— BEGIN —

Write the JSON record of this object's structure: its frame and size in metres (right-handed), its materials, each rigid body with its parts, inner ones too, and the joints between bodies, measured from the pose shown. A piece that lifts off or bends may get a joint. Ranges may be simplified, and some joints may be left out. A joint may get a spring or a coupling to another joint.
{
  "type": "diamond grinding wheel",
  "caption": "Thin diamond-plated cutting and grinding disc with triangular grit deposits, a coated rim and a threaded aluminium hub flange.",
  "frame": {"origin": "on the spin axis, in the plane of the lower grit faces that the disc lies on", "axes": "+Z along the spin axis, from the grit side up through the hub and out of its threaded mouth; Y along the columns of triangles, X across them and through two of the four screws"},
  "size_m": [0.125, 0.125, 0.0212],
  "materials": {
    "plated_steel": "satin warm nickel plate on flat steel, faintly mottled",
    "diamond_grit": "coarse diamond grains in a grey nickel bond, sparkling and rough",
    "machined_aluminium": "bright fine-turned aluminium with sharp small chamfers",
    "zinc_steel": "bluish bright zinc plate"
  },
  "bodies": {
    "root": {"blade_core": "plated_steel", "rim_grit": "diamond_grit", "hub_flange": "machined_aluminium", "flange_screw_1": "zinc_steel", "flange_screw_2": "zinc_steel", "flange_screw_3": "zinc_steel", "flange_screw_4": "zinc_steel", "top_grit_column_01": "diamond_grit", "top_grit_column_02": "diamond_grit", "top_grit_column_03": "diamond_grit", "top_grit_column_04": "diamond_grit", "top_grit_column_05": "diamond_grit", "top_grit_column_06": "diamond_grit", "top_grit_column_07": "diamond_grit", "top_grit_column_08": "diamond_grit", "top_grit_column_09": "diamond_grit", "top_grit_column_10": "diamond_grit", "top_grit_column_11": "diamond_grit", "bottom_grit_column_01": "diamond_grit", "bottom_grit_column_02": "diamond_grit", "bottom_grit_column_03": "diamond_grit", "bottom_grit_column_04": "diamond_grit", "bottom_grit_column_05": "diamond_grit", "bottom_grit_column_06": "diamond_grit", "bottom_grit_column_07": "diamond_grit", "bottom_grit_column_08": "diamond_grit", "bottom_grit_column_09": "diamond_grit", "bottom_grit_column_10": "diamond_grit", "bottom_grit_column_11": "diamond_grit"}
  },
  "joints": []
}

— END —

*TASK DIRECTIONS*
Reproduce the material in full, with no word added or dropped.

*FULL RESPONSE*
Write the JSON record of this object's structure: its frame and size in metres (right-handed), its materials, each rigid body with its parts, inner ones too, and the joints between bodies, measured from the pose shown. A piece that lifts off or bends may get a joint. Ranges may be simplified, and some joints may be left out. A joint may get a spring or a coupling to another joint.
{
  "type": "diamond grinding wheel",
  "caption": "Thin diamond-plated cutting and grinding disc with triangular grit deposits, a coated rim and a threaded aluminium hub flange.",
  "frame": {"origin": "on the spin axis, in the plane of the lower grit faces that the disc lies on", "axes": "+Z along the spin axis, from the grit side up through the hub and out of its threaded mouth; Y along the columns of triangles, X across them and through two of the four screws"},
  "size_m": [0.125, 0.125, 0.0212],
  "materials": {
    "plated_steel": "satin warm nickel plate on flat steel, faintly mottled",
    "diamond_grit": "coarse diamond grains in a grey nickel bond, sparkling and rough",
    "machined_aluminium": "bright fine-turned aluminium with sharp small chamfers",
    "zinc_steel": "bluish bright zinc plate"
  },
  "bodies": {
    "root": {"blade_core": "plated_steel", "rim_grit": "diamond_grit", "hub_flange": "machined_aluminium", "flange_screw_1": "zinc_steel", "flange_screw_2": "zinc_steel", "flange_screw_3": "zinc_steel", "flange_screw_4": "zinc_steel", "top_grit_column_01": "diamond_grit", "top_grit_column_02": "diamond_grit", "top_grit_column_03": "diamond_grit", "top_grit_column_04": "diamond_grit", "top_grit_column_05": "diamond_grit", "top_grit_column_06": "diamond_grit", "top_grit_column_07": "diamond_grit", "top_grit_column_08": "diamond_grit", "top_grit_column_09": "diamond_grit", "top_grit_column_10": "diamond_grit", "top_grit_column_11": "diamond_grit", "bottom_grit_column_01": "diamond_grit", "bottom_grit_column_02": "diamond_grit", "bottom_grit_column_03": "diamond_grit", "bottom_grit_column_04": "diamond_grit", "bottom_grit_column_05": "diamond_grit", "bottom_grit_column_06": "diamond_grit", "bottom_grit_column_07": "diamond_grit", "bottom_grit_column_08": "diamond_grit", "bottom_grit_column_09": "diamond_grit", "bottom_grit_column_10": "diamond_grit", "bottom_grit_column_11": "diamond_grit"}
  },
  "joints": []
}